Use of mutex in destructors

Rene Zwanenburg renezwanenburg at gmail.com
Fri Apr 27 08:55:02 PDT 2012


On Friday, 27 April 2012 at 13:04:32 UTC, Dmitry Olshansky wrote:
> Don't. If I still worth anything in GL texture is bound to an 
> opaque uint of sorts. There is no problem copying this number 
> around.
> There is no point in holding multiple references to 42 ;) Just 
> copy the number.

That's correct. The problem is that if I copy the handle, I don't 
know when to release the texture. If the application was level 
based I could keep a list of all used resources for that level, 
and release them all when the level is destroyed. But an 
environment is usually quite large, so I need to support 
streaming. Handling destruction in the destructor end let the GC 
figure out the rest seemed like a nice solution :P.

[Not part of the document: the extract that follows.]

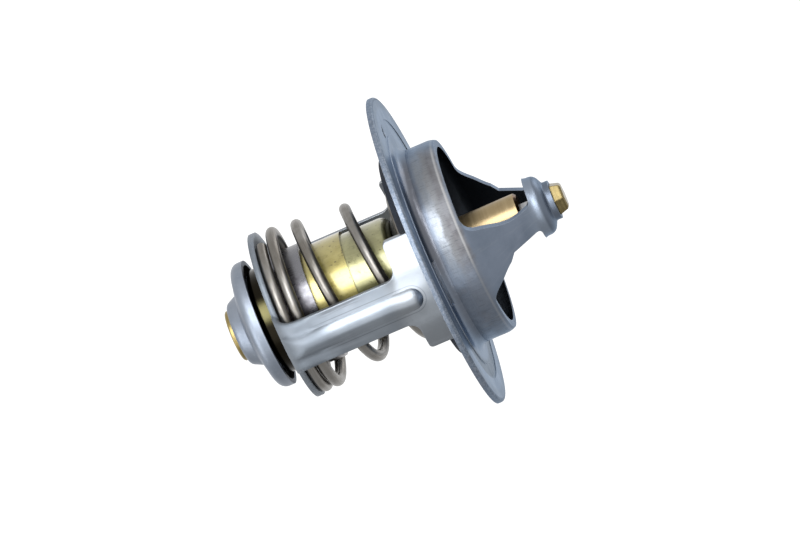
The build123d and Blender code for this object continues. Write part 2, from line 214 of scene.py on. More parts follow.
def make_mottling():
    """Cloudy patches, and a second set of broken stains that lies elsewhere."""
    tree, given, result = new_group(
        "mottling",
        [("Where", "vector"), ("Scale", "value")],
        [("Patch", "value"), ("Stain", "value")],
    )
    patch = noise(tree, given["Where"], given["Scale"], 4.0, 0.6)
    moved = vector(tree, "ADD", given["Where"], (0.31, 0.17, 0.53))
    stain = noise(tree, moved, product(tree, given["Scale"], 1.9), 6.0, 0.7)
    tree.links.new(spread(tree, patch, 0.38, 0.64), result.inputs["Patch"])
    tree.links.new(spread(tree, stain, 0.52, 0.7), result.inputs["Stain"])
    return tree


def make_drawn_lines():
    """Streaks along the axis of a wall drawn round it: noise of direction round the axis and of height."""
    tree, given, result = new_group(
        "drawn_lines",
        [("Where", "vector"), ("Around", "value"), ("Along", "value")],
        [("Line", "value")],
    )
    height = parts_of(tree, given["Where"])[2]
    ray = parts_of(tree, vector(tree, "NORMALIZE", off_axis(tree, given["Where"])))
    place = vector_of(
        tree,
        product(tree, ray[0], given["Around"]),
        product(tree, ray[1], given["Around"]),
        product(tree, height, given["Along"]),
    )
    tree.links.new(noise(tree, place, 1.0, 3.0, 0.6), result.inputs["Line"])
    return tree


def make_turned_lines():
    """Rings left by turning on a lathe: noise of distance from the axis and of height."""
    tree, given, result = new_group(
        "turned_lines", [("Where", "vector"), ("Scale", "value")], [("Line", "value")]
    )
    away = vector(tree, "LENGTH", off_axis(tree, given["Where"]))
    place = vector_of(tree, away, parts_of(tree, given["Where"])[2])
    tree.links.new(noise(tree, place, given["Scale"], 2.0, 0.5), result.inputs["Line"])
    return tree


EDGE_WEAR = make_edge_wear()
FINE_GRAIN = make_fine_grain()
MOTTLING = make_mottling()
DRAWN_LINES = make_drawn_lines()
TURNED_LINES = make_turned_lines()


# Finishes. Colours are linear

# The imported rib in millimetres: the radius of its bar, how far it stands proud of the frame, how far its ball
# end's centre lies below the flange's underside, and half its width at its foot
RIB_RADIUS = 2.1
RIB_HEIGHT = 1.1
RIB_TOP = 4.4
RIB_EDGE = 1.93
FRAME_RADIUS = -1000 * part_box("lower_frame")[0].y - RIB_HEIGHT

# The smooth ridge that the rib is made to look like: its height in millimetres, how fast it falls with the
# square of the distance, how much a distance past its top counts, and the bump's share of the difference
RIDGE_HEIGHT = 0.8
RIDGE_FALL = -0.196
RIDGE_END_SHARE = 0.5
RIDGE_SHARE = 0.5
# How many millimetres a shoulder's bump rises per metre across the leg
SHOULDER_LEAN = 115.0

# Direction across the axis in which the bell is stained and has its painted highlights, there and on the
# opposite side
STAIN_AND_HIGHLIGHT_SIDE = (-0.7, -0.71, 0)
# Direction of the painted glint on the cup's foot, which is painted dark as shade
GLINT_SIDE = (-0.5, -0.87, 0)


def start(name, metallic=1.0):
    """A new material with its shader, and the place on the piece in metres."""
    made = bpy.data.materials.new(name)
    made.use_nodes = True
    tree = made.node_tree
    shader = tree.nodes["Principled BSDF"]
    shader.inputs["Metallic"].default_value = metallic
    where = put(tree, "ShaderNodeTexCoord").outputs["Object"]
    return made, tree, shader, where


def finish(tree, shader, colour, roughness, height, depth, normal=None):
    """Joins colour, roughness and a bump of that depth in metres to the shader."""
    tree.links.new(colour, shader.inputs["Base Color"])
    tree.links.new(roughness, shader.inputs["Roughness"])
    sockets = {"Height": height, "Distance": depth, "Strength": 1.0}
    if normal is not None:
        sockets["Normal"] = normal
    bump = put(tree, "ShaderNodeBump", sockets)
    tree.links.new(bump.outputs[0], shader.inputs["Normal"])


def facing_axis(tree):
    """1 where a wall faces the part's axis, as inside the bell, and 0 on its outside."""
    coordinates = put(tree, "ShaderNodeTexCoord").outputs
    ray = vector(tree, "NORMALIZE", off_axis(tree, coordinates["Object"]))
    return spread(tree, vector(tree, "DOT_PRODUCT", ray, coordinates["Normal"]), -0.2, -0.5)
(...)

> Use struct as reference-like type with some alias this magic 
> you may also gain interesting properties. This way you can hide 
> inside a delay-loading scheme of sorts.
> Say counting usage rates then once resource usage hits a margin 
> you go through the whole list or resources releasing those that 
> are rarely used.

I'm using something commonly known as an entity-component system. 
There are a lot of dependencies between entities and components, 
components and components owned by the same or another entity, 
and who knows what else ;). Using the GC there simplifies things 
a lot. Components containing reference counted OpenGL resources 
would still call the destructor on the GC thread. I _could_ 
modify the system to use ref counting everywhere, but I'm 
reluctant to do that.

Which reminds me, does the GC actually block all threads while 
calling the destructors on garbage? I'm far from an expert on 
GC's, but I believe the mark needs to stop the world, but the 
sweep can be done concurrently. If the GC thread calls 
destructors while the other threads aren't waiting, there 
shouldn't be a problem.

> Also let us not forget that each class instance holds monitor 
> object. Even though it's lazying initialized it still occupies 
> extra space.

That's good to keep in mind, but I'm not concerned about memory 
usage in this case. The size of a texture, vertex buffer or 
whatever dwarfs the size of the monitor. Total overhead should 
only be a few kilobytes.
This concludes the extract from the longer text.